**Given problem**
Output only the lines from the start of the entries through the line holding "lifting eye nut.". Each line must match the original exactly.

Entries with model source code
'''

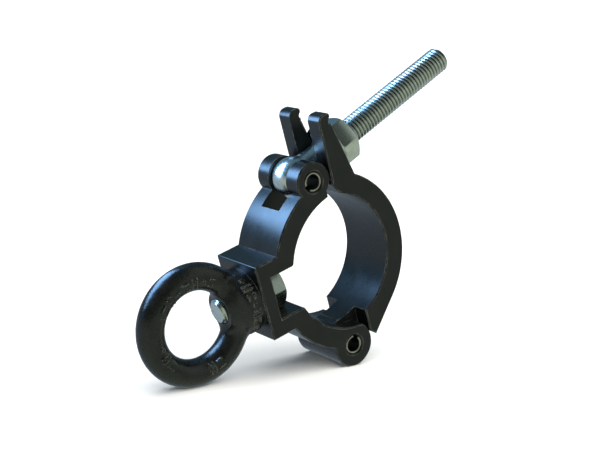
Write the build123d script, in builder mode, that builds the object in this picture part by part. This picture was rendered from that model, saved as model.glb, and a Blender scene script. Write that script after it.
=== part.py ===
"""Hinged pipe clamp with a swing bolt and a forged lifting eye nut.

Two jaws close round a pipe.  The strap jaw hinges on the lower roll pin, and the
swing bolt turns on the upper roll pin and drops into the strap's fork, where its
hexagon nut pulls the jaws together.  A hexagon bolt, held from turning by the
channel in the base jaw, screws into the eye nut that the clamp hangs from.

Millimetres.  The pipe runs along Y and the origin is on the pipe seat's axis, half
way along the jaws.  The jaws are drawn in their own profile plane, which is tilted
about Y by the angle at which the clamp stands on the eye's rim and the lower hinge.
Threads are plain cylinders at the size of their crests.
"""
from build123d import *
from math import acos, atan2, cos, degrees, hypot, radians, sin, sqrt
import os

os.makedirs("parts", exist_ok=True)

# ---- driving dimensions -------------------------------------------------------
jaw_width = 25.0            # both jaws, along the pipe
fork_gap = 11.3             # slots for the swing bolt and the hinge tongue
slip = 0.25                 # side clearance of whatever sits in a fork_gap slot

seat_radius = 26.5          # base jaw's pipe seat
base_outer_radius = 34.4
upper_pin = (-8.7, 34.0)    # swing bolt's hinge
lower_pin = (-8.5, -32.4)   # strap's hinge
upper_ear_radius = 7.2
lower_ear_radius = 8.4
upper_arm_end = -4.0        # where the base jaw's upper arm is cut off
slot_end_angle = 128.5      # floor of the upper slot, as an angle round the seat

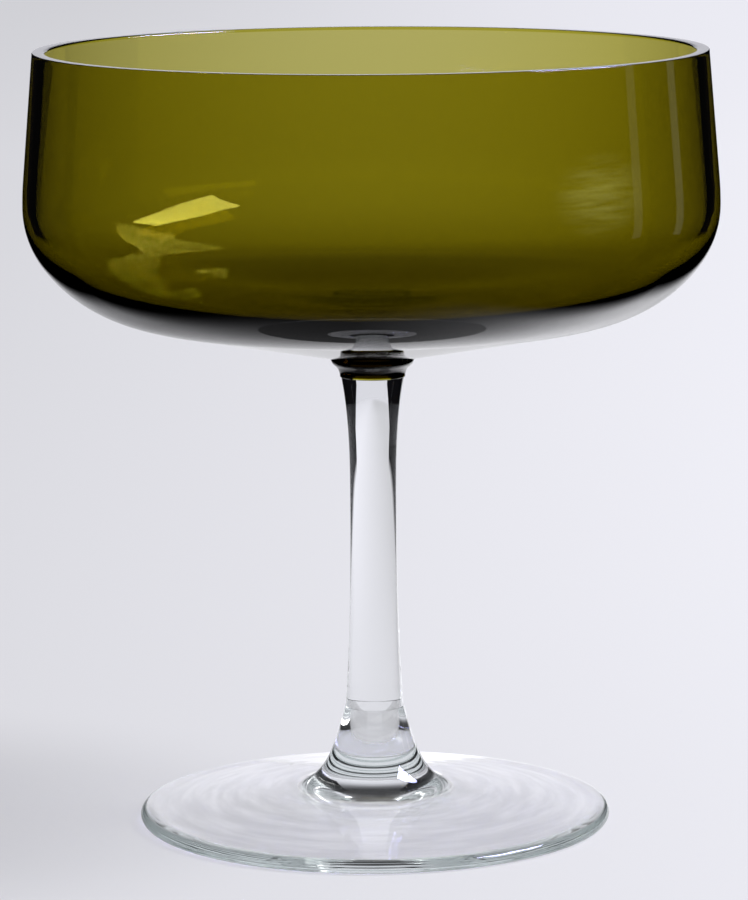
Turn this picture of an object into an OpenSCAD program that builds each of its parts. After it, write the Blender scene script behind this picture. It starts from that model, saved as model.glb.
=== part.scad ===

'''

**Final answer**
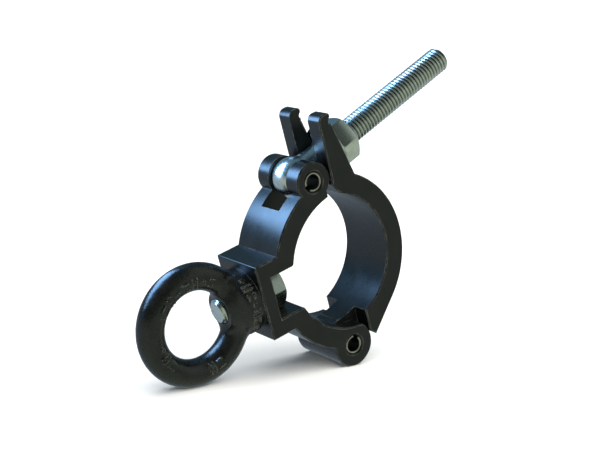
Write the build123d script, in builder mode, that builds the object in this picture part by part. This picture was rendered from that model, saved as model.glb, and a Blender scene script. Write that script after it.
=== part.py ===
"""Hinged pipe clamp with a swing bolt and a forged lifting eye nut.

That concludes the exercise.